Synaptische Proteine schützen vor Degeneration

Eine Langzeitstudie ergab, dass die Gehirne von körperlich aktiven älteren Menschen bei der Obduktion nach ihrem Tod eine höhere Anzahl "synaptischer Proteine" zeigten. Diese sorgen für den Austausch von Informationen zwischen Nervenzellen im Gehirn. Es wird vermutet, dass die synaptischen Proteine auch die schädlichen Beta-Amyloid-Ablagerungen (Plaques) und Tau-Proteinballungen im Gehirn vermindern, die bei einer Alzheimer-Krankheit typischerweise auftreten. Die durch Sport erzielte Verbesserung der synaptischen Proteine scheint also vor der Degeneration des alternden und kranken Gehirns zu schützen.

Sport im Schulalltag

Petra Arndt betont, dass mehr Bewegung gut für alle Lernprozesse wäre, nicht nur für die körperliche Gesundheit.

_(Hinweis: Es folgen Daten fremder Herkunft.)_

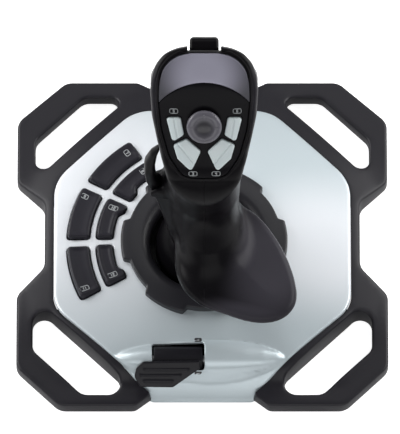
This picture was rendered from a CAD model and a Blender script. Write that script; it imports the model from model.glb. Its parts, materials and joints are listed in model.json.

Welche Bewegungsarten sind für das Lernen besonders förderlich?

Wenn es eher Müdigkeit ist, dann reichen auch fünf Minuten aus, aber es braucht etwas anderes. Dann muss man den Rumpf und die Arme bewegen. Das führt zu einer vertieften Atmung, und dann hat man eben diesen Effekt der Durchblutung und der Ausschüttung von Wachstumsfaktoren. Wenn man einen sehr hohen Stresspegel hat, dann kommt man mit fünf Minuten Bewegung nicht so weit. Dann tut man gut daran, sich wirklich 20 oder 30 Minuten zu bewegen. Und es gibt noch einen ganz anderen Effekt, nämlich die Langzeitwirkung von Ausdauertraining. Man kann einmal mit einer kurzen Zeit von 20 bis 30 Minuten diese Wachstumsfaktoren anregen; man kann das aber auch längerfristig mit Ausdauersportarten, die regelmäßig ausgeübt werden, auf ein höheres Niveau heben. Auch davon profitieren Kinder und junge Erwachsene.

Bewegungsangebote in der Schule

Arndt würde alle Schülerinnen und Schüler sammeln, von denen sie weiß, dass sie einen besonders hohen Bewegungsbedarf haben oder gerade mit dem Elterntaxi gebracht wurden und noch gar nicht richtig wach sind. Dann investiert sie eine Viertelstunde in ein Bewegungsangebot mit Koordinationsübungen. Gerade für Grundschulen ist das wichtig, weil viele Schülerinnen und Schüler ihren Bewegungsdrang gar nicht ausleben können.

Kombination von Konzentration und Bewegung

Ein Beispiel ist die Kombination von Konzentration und Bewegung: Zwei Kinder stehen sich gegenüber, eines macht Körperbewegungen vor, das andere versucht wie ein Spiegelbild, so schnell und genau wie möglich zu folgen. Diese Kombination von Bewegung und Konzentration führt dazu, dass die Nervenzellen vor allem im vorderen Teil des Gehirns besser durchblutet werden. Das sind genau die Gehirnzellen, die wir für Aufmerksamkeit und gerichtete Konzentration brauchen. Wenn im Unterricht etwas inhaltlich sehr neu und herausfordernd ist, eignen sich eher entspannende Yogaübungen.

Die evolutionäre Perspektive

Unsere Vorfahren, die Hominini, mussten sich an ein Leben voller Bewegung anpassen. Der aufrechte Gang erforderte ein besonders ausgestattetes Gehirn. Über vier Millionen Jahre hinweg optimierte sich das menschliche Gehirn an das aufrechte Gehen. Vor zwei bis drei Millionen Jahren änderte sich das Klima in Afrika, und unsere frühen menschlichen Vorfahren wurden Jäger und Sammler - ein Lebensstil, der mehr körperliche Bewegung wie Laufen und Ausdauer erforderte. Diese neuen Herausforderungen formten unser Gehirn weiter und machten es leistungsfähiger.

Das Leben als Jäger und Sammler prägte unser Gehirn erheblich. Selbst heute sehen wir bei Gemeinschaften wie den Hadza in Tansania die Vorteile ständiger Bewegung. Die Jagd und das Sammeln in bekanntem und unbekanntem Terrain fördern das visuelle und motorische System sowie das Kurz- und Langzeitgedächtnis. Diese Art der räumlichen Navigation stützt sich auf den Hippocampus - das „Tor zum Gedächtnis“, das bei aktiver Nutzung kräftig bleibt und im Alter weniger schrumpft.

Selbst in unserer modernen Gesellschaft, die oft bewegungsarm ist, bleibt unser Gehirn mit einem „Bewegungsbedürfnis“ ausgestattet, das auf Millionen Jahre Evolution zurückzuführen ist.